In its most removed and streamlined form, the invite became a Partiful RSVP. When I first encountered Partiful I thought It was the perfect app. As the host of a Partiful event, I could request your attendance, money, surveys, food, etc. all with a bokeh background and a carefully curated playlist. Guests could RSVP with “yes”, “no” and “maybe” buttons, leave comments, and see the full list of attendees. Everyone could share photos from an event using the photo gallery–circumventing the usual post-event “send pics plz” text.
I was really into Partiful for a while, creating invites for gatherings (some that would never come to fruition.) I had a Black Thanksgiving in college, dinner parties, birthday parties for myself and others, barbecues, etc.






It felt soothing to the anxious attachment in me— although I loved the gratification of people attending an event I threw–I also felt worried about people not showing up. RSVPs gave me comfort in at least temporary security with the stream of “yes” RSVPS that would trickle in leading up to an event, but also the ability to heckle people with text reminders without feeling like I was heckling them. There’s a level of digital separation that maintains an air of cool and nonchalance about the event while people still get 4 text messages reminding them to attend.
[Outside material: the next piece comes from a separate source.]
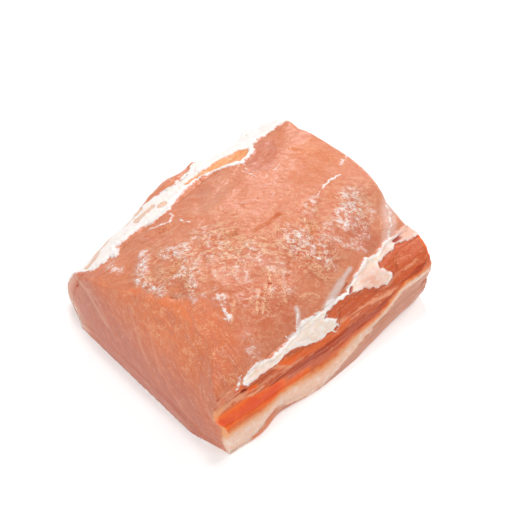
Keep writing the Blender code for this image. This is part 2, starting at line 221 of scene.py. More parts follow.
# Tan lean that shows through the cap: line of (y, z + x), half width, strength
BROWN_ISLANDS = (
    (((-22.7, -14.7), (-18, -13.6), (-13, -12.6)), 1.9, 1),
    (((-10, -7.4), (-8.8, -7)), 1.9, 1),
    (((-54.4, -21.9), (-50.6, -22.3), (-46.7, -23)), 1.6, 1),
    (((-46.1, -27), (-41, -25.7), (-36.6, -26.2)), 1.7, 1),
    (((-27, -22.1), (-21.2, -22.3), (-16, -21.6)), 1.2, 1),
)

# Where the wrinkled top ends and the smooth near cut begins: (x, y)
CUT_EDGE = (
    (-70, -59), (-54, -57), (-46.7, -55.4), (-40.2, -53.9), (-33.4, -57.3), (-27.5, -58.6), (-20, -56),
    (-15.4, -52), (-8.1, -49.8), (-2.2, -48.5), (4.2, -46.7), (10.1, -44.7), (13.6, -41), (17.4, -38.6),
    (21.6, -37.6), (28.7, -37.6), (33.7, -38.5), (39, -40), (44.3, -42.7), (48.5, -46.1), (51.5, -56),
    (54, -70),
)
# Thin white lines on the top: line of (x, y), half width, strength
WHITE_LINES = (
    (((7.6, 57), (7.4, 50.6), (9.1, 43.6)), 0.55, 1),
    (((9.6, 41.5), (11, 37.3), (12.5, 29.1)), 0.45, 0.5),
    (((1.6, 66.6), (2.6, 64), (3.6, 61)), 0.9, 0.5),
    (((-15.6, 39.4), (-15.4, 35.2)), 0.6, 0.6),
    (((-3.7, 24.8), (-2.7, 21.2)), 0.5, 0.5),
    (((-28.4, 26.4), (-22.6, 26.8), (-18.3, 26.4)), 0.5, 0.75),
    (((-18.9, 18.1), (-13.4, 21.1), (-9.3, 27), (-8.9, 31.6)), 0.4, 0.45),
    (((-13.7, 7.8), (-8.4, 11.6), (-5.6, 16.9)), 0.35, 0.4),
    (((-37.7, -11.9), (-34.2, -12.9), (-33.3, -16.2), (-36.5, -20.9), (-40, -24.1)), 0.55, 0.8),
    (((-28.4, -13.6), (-25.7, -13.2), (-22.5, -12.8)), 0.75, 0.7),
    (((28, -36.6), (30.2, -37.2), (32.6, -37.7)), 0.95, 1),
    (((29.9, -40.2), (31.4, -38.8)), 0.5, 0.7),
    (((24.7, -35.2), (26.6, -36.2), (28.6, -36.8)), 0.4, 0.5),
    (((34.2, 14.4), (34.8, 15.4)), 0.7, 0.8),
    (((15.4, -7), (17, -5.8)), 0.6, 0.5),
    (((37.5, -25.6), (40, -24.6), (41.6, -22.3)), 0.3, 0.5),
    (((-31.5, 31), (-28.5, 28.5), (-24, 28.8), (-20.5, 31)), 0.35, 0.55),
)
# Pale lines on the near cut: line of (x, z), half width, strength
CUT_LINES = (
    (((-54, 24.5), (-46.9, 24.8), (-39.6, 25.2), (-33.7, 23.8), (-28, 22), (-21, 19)), 0.7, 0.8),
    (((-39.8, 26.5), (-31.4, 26), (-25, 22.5), (-14, 16)), 0.5, 0.5),
    (((-12.8, 36), (-9.4, 32), (-3.8, 29), (6, 21)), 0.5, 0.5),
    (((-1, 37), (9, 27), (17, 20)), 0.4, 0.4),
    (((-54.5, 21), (-57.4, 13.4), (-53.6, 10.8), (-49.5, 8), (-43.1, 5.2), (-37.2, 4.6)), 2.4, 1),
)
# The pale rim of fat at the left of the near cut: line of (x, z), half width, strength
CORNER_RIM = (
    (((-55, 22), (-58.2, 13.4), (-54.2, 9.9), (-50, 7), (-43.5, 4.2), (-37.5, 3.6)), 0.9, 0.8),
)
# Slits of the top, which are painted dark as shade: line of (x, y), half width, depth, how dark
TOP_SLITS = (
    (((7.3, 1.8), (8.3, 7.3), (8.3, 11.4), (7.3, 17)), 0.9, 1.4, 0.7),
    (((-3.4, -14.4), (-0.6, -11.4), (1.8, -5.9)), 0.95, 1.2, 0.6),
    (((-20.4, 51.6), (-17.4, 53.2), (-13.6, 55)), 0.8, 0.8, 0.45),
    (((31.3, -13.2), (32, -12.2)), 0.5, 1, 1),
    (((0.6, -43.1), (3.4, -41.2)), 0.6, 0.7, 0.5),
    (((2.8, -46.8), (6.2, -45.3)), 0.8, 1, 0.85),
    (((-6, -40), (-1.8, -37.6), (-0.6, -33.4)), 0.8, 0.6, 0.35),
    (((-31.6, -23.6), (-30.2, -19.4)), 1.1, 0.3, 0.45),
    (((33.4, 17.2), (27, 19.4), (21.4, 24.5)), 1.2, 0.5, 0.2),
)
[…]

Around my birthday this past year in October, while I was planning an event— I started getting infographics about the app being co-founded by two previous Palantir employees— ex Product Engineer, Joy Tao and ex Operations Lead, Shreya Murthy.
The Outline describes Palantir as a “data-oriented intelligence firm” that received 2 million in funding from the C.I.A. The company also has created technology used in the surveillance and deportation of migrants to fulfill a $38 million contract with Homeland Security and has done everything from predictive policing to supplying technology for Israel to support the genocide in Gaza.
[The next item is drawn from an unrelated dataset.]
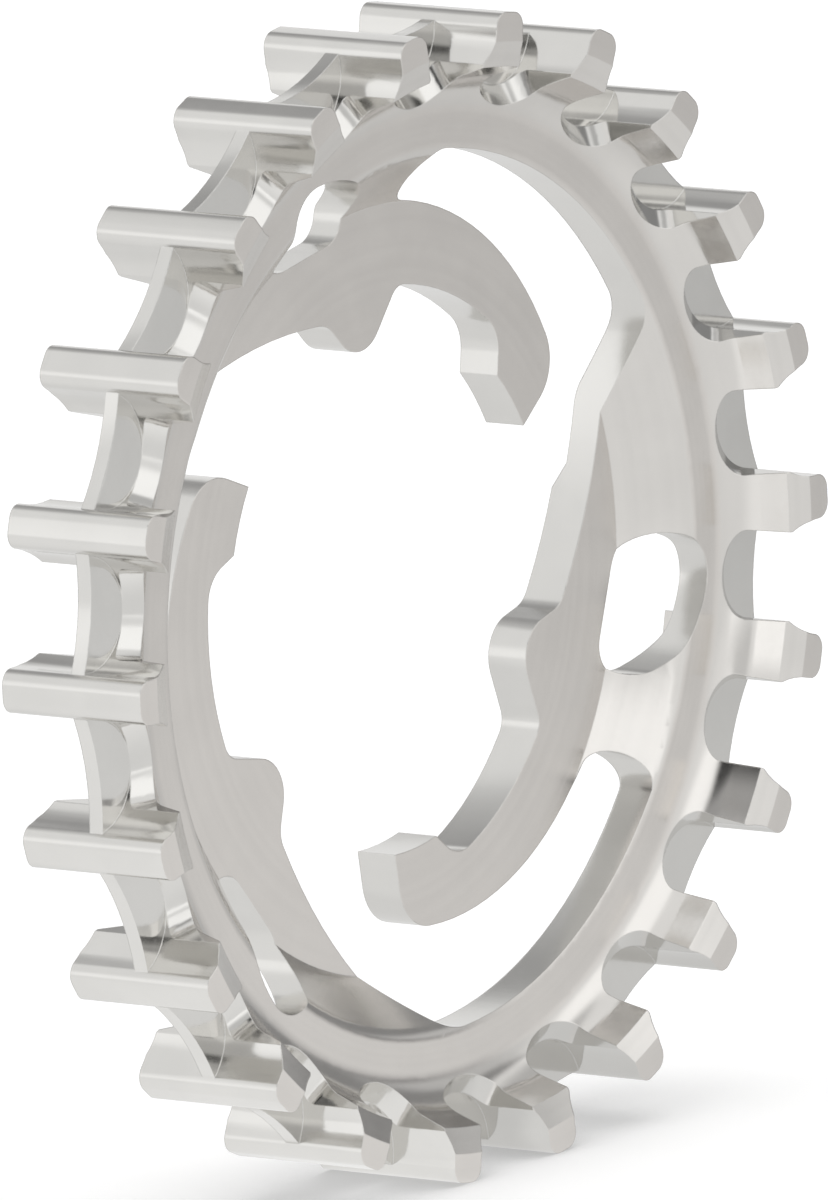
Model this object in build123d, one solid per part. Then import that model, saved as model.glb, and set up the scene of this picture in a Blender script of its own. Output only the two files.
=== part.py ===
from build123d import *
from math import atan2, cos, degrees, pi, radians, sin
import os

# A bicycle belt drive sprocket, machined from one piece of steel plate.
# Sizes are in millimetres. The plan is drawn on XY, as seen from the front, and the finished
# sprocket is turned upright: the axle runs along Y, the front faces -Y, and Z is up.
# The origin is on the axle, at the middle of the teeth's width.

# Belt teeth, with a gap at the very top and bottom. Depths are measured in from the tips.
tooth_count = 22
belt_pitch = 11.0
tip_depth_in_belt = 0.765
tooth_half_width = 1.45
tip_rounding = 1.0
face_width = 10.9
gap_centre_depth = 1.02
tooth_land_depth = 1.9
tooth_chamfer_depth = 3.55
tooth_chamfer_drop = 0.6
relief_half_width = 2.9
relief_lean = 57.9

# The fin that joins the teeth and guides the belt
fin_thickness = 1.04
fin_edge_depth = 1.45
fin_edge_curve = 16.0

# Ring below the teeth
ring_width = 4.2
ring_inner_half_thickness = 1.05
ring_outer_half_thickness = 1.25
ring_rounding = 3.0
tooth_foot_depth_in_gap = 0.05

# Hub plate, and the cones at 45 degrees from its faces to the ring. The front one ends short of
# the ring's bore and the back one past it. The step is measured in from the back cone's foot.
hub_thickness = 3.0
front_cone_inset = 0.15
front_cone_rounding = 1.6
back_cone_outset = 0.53
back_cone_rounding = 1.2
back_step_inset = 3.25
back_step_depth = 0.82

# Outline of the arm whose root points along +X, with the parts that fit the hub driver
arm_count = 3
arm_turn = 81.17
pad_radius = 17.35
pad_start_angle = -38.7
pad_end_angle = -53.85
seat_depth = 2.35
seat_start_angle = 1.92
tab_height = 2.6
tab_angle = 16.0
tab_side_slope = 53.13
free_end_slope = -43.5
slot_width = 3.43
slot_end_angle = 1.3
arm_back_offset = 4.47
arm_back_offset_angle = 13.85
arm_root_centre = Vector(-19.85, 5.46)
arm_root_clearance = 8.45

# Roundings of the arm's outline
root_rounding = 4.5
tab_side_rounding = 2.0
tab_tip_rounding = 2.65
tab_foot_rounding = 1.5
pad_side_rounding = 2.6
free_end_rounding = 3.3

# Window through the root of the arm
window_low_inset = 2.85
window_low_angle = 20.6
window_low_radius = 2.0
window_high_inset = 1.36
window_high_angle = 30.32
window_high_radius = 2.95
window_back_radius = 9.0

overshoot = 5.0
axle = Vector(0, 0)


def polar(radius, angle):
    return Vector(radius * cos(radians(angle)), radius * sin(radians(angle)))


# Sizes that follow from those above
pitch = 360 / tooth_count
top_angle = 90
half_width = face_width / 2
tip_radius = tooth_count * belt_pitch / (2 * pi) - tip_depth_in_belt
gap_centre_radius = tip_radius - gap_centre_depth
gap_bottom_radius = gap_centre_radius * (1 - sin(radians(pitch / 2))) + tooth_half_width
tooth_land_radius = tip_radius - tooth_land_depth
tooth_chamfer_radius = tip_radius - tooth_chamfer_depth
tooth_chamfer_height = half_width - tooth_chamfer_drop
tooth_foot_radius = gap_bottom_radius - tooth_foot_depth_in_gap
opening_radius = tooth_foot_radius - ring_width
front_cone_radius = opening_radius - front_cone_inset
back_cone_radius = opening_radius + back_cone_outset
seat_radius = pad_radius + seat_depth
pad_side_height = pad_radius * sin(radians(pad_start_angle))
tab_point = polar(pad_radius - tab_height, tab_angle)
arm_back_centre = polar(arm_back_offset, arm_back_offset_angle)
arm_back_radius = opening_radius - arm_back_offset - slot_width
arm_root_radius = opening_radius + arm_root_clearance
window_low_centre = polar(opening_radius - window_low_inset, window_low_angle)
window_high_centre = polar(opening_radius - window_high_inset, window_high_angle)


def mirrored(point):
    return Vector(point.X, -point.Y)


def on_circle(radius, height):
    """The point on the right half of a circle about the axle, at this height."""
    return Vector((radius**2 - height**2) ** 0.5, height)


def circles_meet(centre_a, radius_a, centre_b, radius_b, side):
    """Where two circles meet, on the left (1) or right (-1) of the way from a to b."""
    way = centre_b - centre_a
    along = (radius_a**2 - radius_b**2 + way.length**2) / (2 * way.length)
    across = side * (radius_a**2 - along**2) ** 0.5
    unit = way.normalized()
    return centre_a + unit * along + Vector(-unit.Y, unit.X) * across


def ray_leaves(start, angle, centre, radius):
    """Where a ray, which starts inside a circle, passes out through it."""
    offset = start - centre
    way = polar(1, angle)
    along = offset.dot(way)
    reach = (along**2 + radius**2 - offset.length**2) ** 0.5 - along
    return start + way * reach


def arc_about(centre, start, end, clockwise=False):
    radius = (start - centre).length
    first = atan2(start.Y - centre.Y, start.X - centre.X)
    last = atan2(end.Y - centre.Y, end.X - centre.X)
    sweep = (last - first) % (2 * pi)
    if clockwise:
        sweep -= 2 * pi
    halfway = centre + polar(radius, degrees(first + sweep / 2))
    return ThreePointArc(start, halfway, end)


def rounded(face, corners, radius):
    """The face, with its corners nearest to the given points rounded."""
    chosen = [face.vertices().sort_by_distance(corner)[0] for corner in corners]
    return fillet(chosen, radius)


def turned_blank():
    """The lathe work: hub plate, cone, ring and tooth ends, front and back."""
    hub_back = -half_width
    hub_front = hub_back + hub_thickness
    back_step_height = hub_back + back_step_depth
    hub_face_radius = front_cone_radius - (ring_inner_half_thickness - hub_front)
    back_cone_foot_radius = back_cone_radius + ring_inner_half_thickness + back_step_height
    back_step_radius = back_cone_foot_radius - back_step_inset

    front = [
        (0, hub_front),
        (hub_face_radius, hub_front),
        (front_cone_radius, ring_inner_half_thickness),
        (tooth_foot_radius, ring_outer_half_thickness),
        (tooth_chamfer_radius, tooth_chamfer_height),
        (tooth_land_radius, half_width),
        (tip_radius, half_width),
    ]
    back = [
        (tip_radius, -half_width),
        (tooth_land_radius, -half_width),
        (tooth_chamfer_radius, -tooth_chamfer_height),
        (tooth_foot_radius, -ring_outer_half_thickness),
        (back_cone_radius, -ring_inner_half_thickness),
        (back_cone_foot_radius, back_step_height),
        (back_step_radius + back_step_depth, back_step_height),
        (back_step_radius, hub_back),
        (0, hub_back),
    ]
    section = make_face(Polyline(*front, *back, close=True))
    section = rounded(section, [front[2]], front_cone_rounding)
    section = rounded(section, [front[3], back[3]], ring_rounding)
    section = rounded(section, [back[4], back[5]], back_cone_rounding)
    return revolve(Plane.XZ * section, Axis.Z)


def flank_point(distance):
    """A point on the upper flank of a gap that lies along +X, this far out along the tooth."""
    return polar(distance, pitch / 2) - polar(tooth_half_width, pitch / 2 + 90)


def around(shape, count, first=0):
    """Copies of a shape that lies along +X, spread evenly about the axle."""
    return [Rot(0, 0, first + number * 360 / count) * shape for number in range(count)]


def tooth_gap():
    """A gap along +X: two parallel tooth flanks with a round bottom, and rounded tooth tips."""
    centre = Vector(gap_centre_radius, 0)
    foot = flank_point(gap_centre_radius * cos(radians(pitch / 2)))
    mouth = flank_point(tip_radius + overshoot)
    outline = [
        Line(mirrored(mouth), mirrored(foot)),
        arc_about(centre, mirrored(foot), foot, clockwise=True),
        Line(foot, mouth),
        Line(mouth, mirrored(mouth)),
    ]
    notched = Circle(tip_radius) - make_face(outline)
    tips = [v for v in notched.vertices() if Vector(v).length > tip_radius - 0.01]
    return Circle(tip_radius) - fillet(tips, tip_rounding)


def teeth():
    plan = Circle(tip_radius) - around(tooth_gap(), tooth_count, first=top_angle)
    return extrude(plan, half_width, both=True)


def relief():
    """A slot along +X that eases the gap's bottom: it leans in from the fin to the ring's face."""
    start = gap_bottom_radius + relief_half_width
    reach = tip_radius + overshoot - gap_bottom_radius
    plan = Pos(start, 0) * Circle(relief_half_width)
    plan += Pos(start, 0) * Rectangle(reach, 2 * relief_half_width, align=(Align.MIN, Align.CENTER))
    lean = Vector(-sin(radians(relief_lean)), 0, cos(radians(relief_lean)))
    front = extrude(Pos(0, 0, fin_thickness / 2) * plan, half_width / lean.Z, dir=lean)
    return front + mirror(front, Plane.XY)


def fin():
    """The thin disc between the teeth, whose edge is hollow from one tooth tip to the next."""
    hollow = Pos(tip_radius - fin_edge_depth + fin_edge_curve, 0) * Circle(fin_edge_curve)
    plan = Circle(tip_radius) - around(hollow, tooth_count, first=top_angle)
    return extrude(plan, fin_thickness / 2, both=True)


def arm_side():
    """The opening's edge along one arm, from the ring in to the free end and out to the slot."""
    ring_corner = circles_meet(axle, opening_radius, arm_root_centre, arm_root_radius, -1)
    tab_side = ray_leaves(tab_point, tab_side_slope, arm_root_centre, arm_root_radius)
    seat_start = polar(seat_radius, seat_start_angle)
    seat_end = on_circle(seat_radius, pad_side_height)
    pad_start = on_circle(pad_radius, pad_side_height)
    pad_end = polar(pad_radius, pad_end_angle)
    free_end = ray_leaves(pad_end, free_end_slope, arm_back_centre, arm_back_radius)

    # The slot's round end touches both the ring and the arm's back.
    slot_way = polar(1, slot_end_angle)
    lean = arm_back_centre.dot(slot_way)
    spare = opening_radius**2 - 2 * opening_radius * lean
    spare += arm_back_offset**2 - arm_back_radius**2
    slot_end_radius = spare / (2 * (opening_radius + arm_back_radius - lean))
    slot_centre = slot_way * (opening_radius - slot_end_radius)
    way_to_slot = (slot_centre - arm_back_centre).normalized()
    slot_start = arm_back_centre + way_to_slot * arm_back_radius
    slot_stop = slot_way * opening_radius

    edges = [
        arc_about(arm_root_centre, ring_corner, tab_side, clockwise=True),
        Line(tab_side, tab_point),
        Line(tab_point, seat_start),
        arc_about(axle, seat_start, seat_end, clockwise=True),
        Line(seat_end, pad_start),
        arc_about(axle, pad_start, pad_end, clockwise=True),
        Line(pad_end, free_end),
        arc_about(arm_back_centre, free_end, slot_start),
        arc_about(slot_centre, slot_start, slot_stop, clockwise=True),
    ]
    corners = [
        (ring_corner, root_rounding),
        (tab_side, tab_side_rounding),
        (tab_point, tab_tip_rounding),
        (seat_start, tab_foot_rounding),
        (seat_end, pad_side_rounding),
        (free_end, free_end_rounding),
    ]
    return edges, corners


def opening():
    """The opening in the middle: the ring's bore less the three arms."""
    edges, corners = arm_side()
    step = 360 / arm_count
    next_arm_start = edges[0].position_at(0).rotate(Axis.Z, -step)
    ring_side = arc_about(axle, edges[-1].position_at(1), next_arm_start, clockwise=True)
    turns = [number * step for number in range(arm_count)]
    loop = [Rot(0, 0, turn) * edge for turn in turns for edge in [*edges, ring_side]]
    face = make_face(loop)
    for corner, rounding in corners:
        face = rounded(face, [corner.rotate(Axis.Z, turn) for turn in turns], rounding)
    return face


def window():
    """The window in an arm's root: two round ends, a straight front and a bowed back."""
    back_centre = circles_meet(
        window_low_centre,
        window_back_radius - window_low_radius,
        window_high_centre,
        window_back_radius - window_high_radius,
        1,
    )
    low_back = back_centre + (window_low_centre - back_centre).normalized() * window_back_radius
    high_back = back_centre + (window_high_centre - back_centre).normalized() * window_back_radius
    way = window_high_centre - window_low_centre
    spread = (window_high_radius - window_low_radius) / way.length
    heading = atan2(way.Y, way.X) + pi / 2
    front_way = polar(1, degrees(heading + atan2(spread, (1 - spread**2) ** 0.5)))
    low_front = window_low_centre + front_way * window_low_radius
    high_front = window_high_centre + front_way * window_high_radius
    outline = [
        arc_about(back_centre, low_back, high_back),
        arc_about(window_high_centre, high_back, high_front),
        Line(high_front, low_front),
        arc_about(window_low_centre, low_front, low_back),
    ]
    return make_face(outline)


def sprocket():
    body = turned_blank() & (teeth() + fin())
    body -= around(relief(), tooth_count, first=top_angle)
    plan = opening() + around(window(), arm_count)
    body -= Rot(0, 0, arm_turn) * extrude(plan, face_width, both=True)
    return Rot(90, 0, 0) * body


os.makedirs("parts", exist_ok=True)
export_step(sprocket(), "parts/sprocket.step")
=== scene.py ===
from math import cos, radians, sin

import bpy
import numpy as np
from mathutils import Matrix, Vector


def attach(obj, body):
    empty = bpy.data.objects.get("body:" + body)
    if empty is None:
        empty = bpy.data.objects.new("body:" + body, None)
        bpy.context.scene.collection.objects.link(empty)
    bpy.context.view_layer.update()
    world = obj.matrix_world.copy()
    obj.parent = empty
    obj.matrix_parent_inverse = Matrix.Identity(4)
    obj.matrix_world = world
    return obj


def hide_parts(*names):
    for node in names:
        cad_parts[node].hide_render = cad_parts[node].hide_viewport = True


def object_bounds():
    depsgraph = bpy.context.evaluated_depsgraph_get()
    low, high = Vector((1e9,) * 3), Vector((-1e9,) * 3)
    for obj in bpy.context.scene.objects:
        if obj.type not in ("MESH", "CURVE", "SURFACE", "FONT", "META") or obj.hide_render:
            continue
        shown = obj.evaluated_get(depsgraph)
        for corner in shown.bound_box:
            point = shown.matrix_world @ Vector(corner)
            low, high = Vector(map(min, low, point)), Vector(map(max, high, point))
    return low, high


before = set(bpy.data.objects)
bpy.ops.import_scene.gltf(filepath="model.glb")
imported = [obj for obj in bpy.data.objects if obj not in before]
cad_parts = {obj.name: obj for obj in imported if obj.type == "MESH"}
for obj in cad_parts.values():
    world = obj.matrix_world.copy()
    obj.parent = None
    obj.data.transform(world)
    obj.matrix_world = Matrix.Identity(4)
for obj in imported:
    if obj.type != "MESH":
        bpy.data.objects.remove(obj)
cad_box = [list(corner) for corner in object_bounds()]

# The photograph's camera, in metres and degrees, its lens and sensor in millimetres
camera_distance = 1.9853
camera_azimuth = -53.515
camera_elevation = 10.916
camera_roll = -2.781
camera_aim = Vector((-0.000337, 0.000296, -0.000490))
camera_lens = 925.5
camera_sensor = 36.0
camera_clip_end = 50.0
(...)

There’s not currently any news around Partiful selling user data and in their terms they say, “We do not sell your personal information. We may also collect, use, or disclose personal information for other purposes with your consent.” they make their money from offering, “party add-ons and merch on our online store!” But plenty of platforms have sold our data without us knowing or admitting they would, here in Illinois, there’s a lawsuit every few months and at least a few people waiting for some random amount of money in their cash app or Venmo.
The optics aren’t great and I don’t want to use an app that was birthed from surveillance tech. While I love the ease, things lose their magic in our effort to streamline them. I feel pushed to be increasingly thoughtful about the ways I interact with and build community.
The mission of the app is described via co-founder and CEO– Shreya Murthy’s LinkedIn as, “to make it radically easier to cultivate friendships in the real world. We unlock the power of your real-life social network (not your thousand followers on IG) by building a system of record to track your most meaningful relationships & end-to-end infrastructure for socializing offline.” This is a weird ass way to describe an event app. What does it mean to build relationships through a “system of record” and do you need an end-to-end infrastructure to build relationships? And I know that community has become a buzz word but It definitely shouldn’t be replaced with tech-forward corporate lingo like “social network.”
Social networking apps from Tinder to Partiful attempt to do the work of removing the risk from our interactions with each other. Rejection is a much more bearable thing when it comes in the form of a “no” or a swipe left. Connection seems easier when you’ve been following someone on instagram for three years or have read someone’s dating profile and scrolled through their playlists.
Look– I know every news outlet wants us to believe that we are truly socially inept, and have lost all inclination towards human gathering and connection, but it’s companies like Partiful that find success from essentially robbing us of our physical natural ability to connect in ways that are meaningful and even revolutionary.
Mfs was inviting people to protests on Partiful!!!
Social media in all forms has skewed the ways we think about connection and relationship building– we believe these are things that should come easily when in reality the most fruitful relationships and connections we have often take a lot of work and time. People are talking about having low-maintenance friendships; we have begun to lose the plot and the language to talk about connection. When many of us say community it doesn’t mean much, but community is something that requires intention and care.
We all want community even if we’ve grown jaded and don’t believe in its true form in our isolated, individualistic capitalist society. But it’s still there if we try a little harder and hold on a bit longer. Send an invite in the mail, then text your friends and tell them to check the mail because they probably won’t. Call when you miss someone even if it’s a little awkward at first, write a love letter with no assurance of receiving one, craft a gift with the chance that it may go unappreciated–do things the long and inconvenient way. Allow yourself and your loved ones space to be a little raw and weird and unpredictable.
Go to the party and wonder who will be there– the surprise is a part of the fun anyway.
Yessssss
Went on a mega rabbit hole trying to figure out if downloading Partiful is worth it or not (I really didn't trust the "We would NEVER sell your data, promise!!!") - I'm so glad I came across this. Your last paragraph really resonated with me; I love your energy and hope you keep it up!